Descomemorar é preciso: Petrópolis não saiu ilesa

Por Rafaela Elisiario*

Em abril do ano de 2014, diversos eventos aconteceram em
descomemoração aos cinquenta anos do golpe civil-militar no Brasil. Os
movimentos sociais uniram-se em torno da realização de diversas
atividades que relembrassem, de forma crítica e séria, o ataque contra
a democracia brasileira que se configurou com a implantação do regime
militar de 1964. 

Desde a redemocratização do Brasil, até a luta pela
investigação dos crimes de Estado cometidos durante o período de
repressão, assim como, o resgate desse tema que, muitas vezes, é
varrido para debaixo dos tapetes, tem sido pauta permanente de
diversas organizações ligadas aos Direitos Humanos, como também, de
organizações de familiares atingidos pelas ações ditatoriais.

A Comissão Nacional da Verdade, criada através da Lei 1228/2011 e
instituída em 16 de maio de 2012 veio, ainda que tardiamente, apurar
as graves violações dos Direitos Humanos ocorridas nos momentos
políticos de cerceamento das liberdades democráticas coletivas e
individuais.
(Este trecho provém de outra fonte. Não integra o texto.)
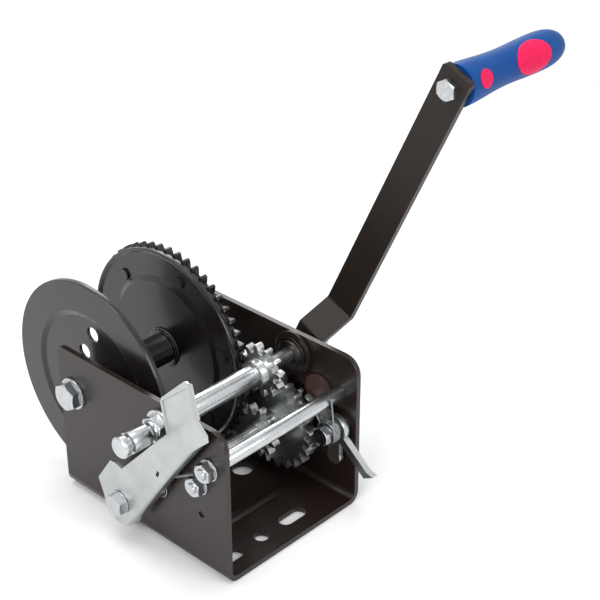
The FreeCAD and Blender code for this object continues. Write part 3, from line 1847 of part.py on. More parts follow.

Períodos onde os setores repressivos utilizaram-se de
inúmeros modos e aparelhos de tortura, inclusive contra crianças, para
banir qualquer movimentação que se mostrasse contrária ao regime
vigente.

Todo esse panorama de repressão foi orquestrado pela Escola
Superior de Guerra (ESG), que a partir da década de 60 além de ser a
principal formadora de quadros para ocupar as funções nos governos
militares, também gerou a ideologia hegemônica do regime muito
influenciada pela Doutrina de Segurança Nacional (DSN).

As marcas deixadas pela ditadura civil-militar também perduram no
interior de nosso país, como em Petrópolis. Exemplo latente dessa
afirmação foi a existência da “Casa da Morte”, localizada na Rua
Arthur Barbosa, no bairro Caxambu. A Casa ficou conhecida como um dos
piores porões da ditadura pelo seu histórico de graves torturas e
mortes cometidas naquele local durante a década de 70. Todas as
sessões de tortura foram facilitadas pelo fato da localização afastada
e existência de poucos vizinhos na época.

A Casa da Morte era um centro clandestino que funcionava como órgão da
estrutura repressiva do regime militar, esses centros eram ligados aos
órgãos de inteligência e repressão do Exército, como é o caso da sigla
CIE- Centro de Informações do Exército. Esses dados deixam claro que
Petrópolis não saiu ilesa do período repressivo brasileiro, aqui os
aparatos de repressão também demonstraram a face mais cruel e violenta
promovida pela ditadura.

A desapropriação da Casa da Morte e a transformação desta em um
Memorial é o mínimo que se pode fazer como resposta simbólica às
barbáries cometidas naquele espaço. Essa movimentação contribui também
para o resgaste de uma história que, não à toa, é constantemente
invisibilizada, assim como, para o avanço de uma memória histórica
coletiva das lutas do povo brasileiro.

Passadas as descomemorações dos 50 anos do golpe militar, para além de
toda luta institucional, o desafio é continuar promovendo espaços que
tornem pública a discussão acerca desse tema, envolvendo cada vez mais
pessoas e democratizando o acesso à essas informações. A consolidação
da democracia em nosso país perpassa pelo entendimento de todo legado
repressivo que uma ditadura de 21 anos pode ser capaz de enraizar, em
suas mais diferentes formas, na sociedade.

*Rafaela Elisiario é historiadora e dirigente da UJS em Petrópolis.